What data is being searched? A single table or multiple tables? Structured fields (names, dates, statuses) or unstructured text (descriptions, articles, comments)?

How large is the dataset? Hundreds of records, thousands, or millions? The right approach at one thousand records is wrong at one million.

What do users expect from the results? Exact matches only, or fuzzy matches that handle typos? Simple keyword matching, or relevance-ranked results where the best match appears first? Do users need filtering and faceting alongside free-text search?

How frequently does the underlying data change? A product catalogue that updates hourly has different indexing requirements from a chat application where messages arrive every second.

The answers to these questions determine which tier of search technology you need. Using a dedicated search engine for a two-hundred-row lookup table is overengineering. Using LIKE queries on a million-row content table with user-facing search is underengineering.

Step 1: Start With Database Queries (and Know Their Limits)

The simplest implementation is a SQL query with a WHERE clause. For basic search requirements, this is the correct starting point.
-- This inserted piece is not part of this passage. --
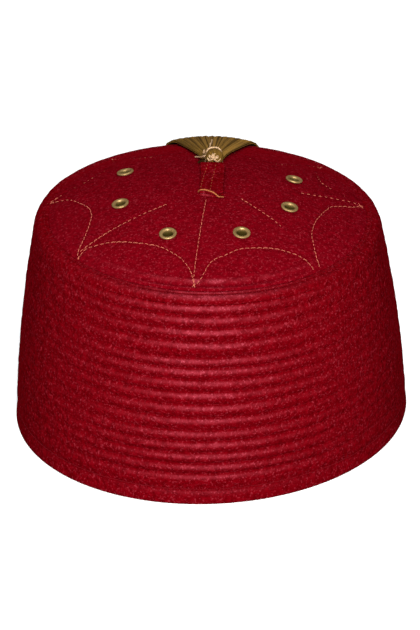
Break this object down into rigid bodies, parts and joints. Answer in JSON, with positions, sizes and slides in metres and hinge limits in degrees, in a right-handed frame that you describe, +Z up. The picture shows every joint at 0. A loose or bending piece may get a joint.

LIKE queries match a string pattern against a column value. WHERE name LIKE '%widget%' finds any record where the name column contains “widget” anywhere in the string. The % wildcard matches any number of characters. This works for small datasets and simple use cases — an admin panel search on a table of a few hundred records, a filter on a dropdown list, an internal tool where performance is less critical than simplicity.

The limitations of LIKE are fundamental, not incidental. A leading wildcard (%widget) prevents the database from using an index, so the query performs a full table scan. On a table with a million rows, this is slow. On a table with ten million rows, it is unacceptable. LIKE is also literal — it matches character patterns, not meaning. A search for “widgets” will not match “widget” unless you add additional logic. It has no concept of relevance. Results are returned in whatever order the database produces them, not ranked by how well they match the query.

Use LIKE queries when the dataset is small (under ten thousand rows), the search is for internal or admin use, exact substring matching is acceptable, and you do not need relevance ranking. Replace them when any of these conditions change.

Step 2: Use Your Database’s Full-Text Search

Both MySQL and PostgreSQL offer built-in full-text search capabilities that solve many of LIKE’s limitations without introducing an external dependency.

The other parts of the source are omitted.